U16 Division 3 league and championship double under the guidance of Lornie Duffy, John McMahon, Paul Kiernan and Eamonn Markey. Minor Division 3 league, who were managed by Lornie Duffy, John McMahon, Johnny Quinn, Micheal Quinn and Paul Kiernan.

The Junior manager was Peter Dooley, who also plays on the team. The Juniors finished bottom in Monaghan in this year but with so many talented youngsters coming up through the ranks, a lot of people expect Killanny to be a force for the future.

2009
The U-12 team reached the Division 1 league semi-final in this year.

The U-13's are in second position in Division 1.

The U-14 team won the Division 1 Shield Final by 6 points against a strong Truagh side. The team had drawn and lost to this Truagh team the last 2 times they met. Outstanding young talent and captain of U14 team Adam Kieran.

The U-16's lost in the Final of the Division 2 League against Carrick.

The Minor team finished in 5th place in Division 2 and got to the Championship Semi-Final.

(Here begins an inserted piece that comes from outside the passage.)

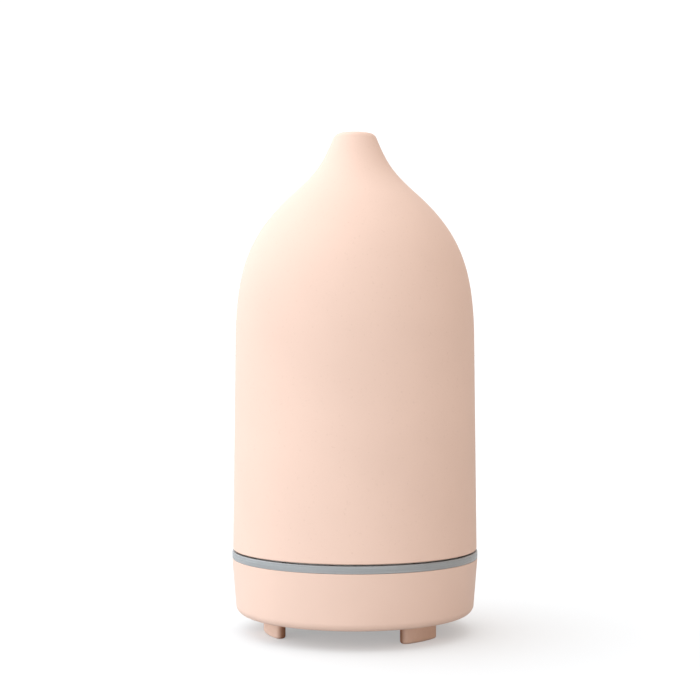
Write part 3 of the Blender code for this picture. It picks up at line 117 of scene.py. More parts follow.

The Senior Team got to the championship semi-final.

2010
The u14's won the division one championship, an achievement which gave Killanny real recognition as a force for the future.

The u16's won the division 2 league and championship.

The minor team made a valiant effort as the start of the year injury to many key players left them playing catch up for the rest of the season. They were unlucky to miss out on 4th place and a semi-final in the last game in which a disallowed goal caused them to lose to Sean McDermott's(finished second in the league) by 2 points and left them behind Carrick by 1 point in the table. Despite beating Carrick twice in the league and the championship. They went on to dismiss Sean McDermott's in the Championship Semi-Final by beating them by 2-10 to 0-2 and restricting them to taking scores from frees. They subsequently defeated the challenge of Corduff in the Championship Final on Saturday 18 September on a score line of 2-8 to 1-9 even when they had a player wrongly sent off and a ref who was biased towards the Corduff team. The improvement in Killanny, who previously lost to Corduff in the league on a scoreline of 6-18 to 3-7, was down to the belief in the players and the sheer desire to come out of the season with some sort of recognition for their persistence.

The senior team struggled with injuries to many key players during their season.

Since 2011
From 2011 things picked up for Killanny. Andy Callan stepped up to take charge of the club as manager and his new approach to training and management inspired the club as they finished top of the Junior League in 2013 but missed out on promotion by losing in the League semi-final.

They picked up in 2014 where they left off the previous and went unbeaten in the first 8 league games eventually losing to Drumnhowan by a point in the 9th game. However, they got back to winning ways immediately against Aghabog in the following game. Despite these initial signs it was once again a near miss for Killanny. This being said, it was not all bad news in 2014 as they secured their first adult title in many years as they won the Reserve League division 3 title in 2014. Callan stepped down after the 2014 campaign as he had felt he had brought the club as far as he could.

However, following poor results in 2015 the new managers stepped down and Andy was reinstated as Manager. They had been knocked out of the championship by this time and only had the league left to play for. By the end of the league Killanny had finished top of the league and had set up a home semi-final with Blackhill in Pairc Eanna. While in recent years Killanny had caved under the pressure at the semi final stage, they righted their previous wrongs and beat Blackhill on a scoreline of 2-11 to 1-09. This win had guaranteed them Intermediate football in 2016 and set up a final with Rockcorry in Drumhowan, who were looking to secure a double having already won the championship. Killanny spoiled Rockcorry's dream of a league and championship double winning the final on a scoreline of 2-07 to 1-05. Conor Vernon proudly lifted the cup in front of travelling Killanny fans.

They began the 2016 campaign was another year that brought more success as Killanny were immediately promoted from Intermediate to Senior on their first attempt. They battled bravely with local rivals Inniskeen in a wet Corduff on 13 November 2016, winning on a scoreline of 1-8 to 0-10. The captain for 2016 was Ronan Duffy.

As of 2021 Killanny are playing in the Intermediate league in Monaghan.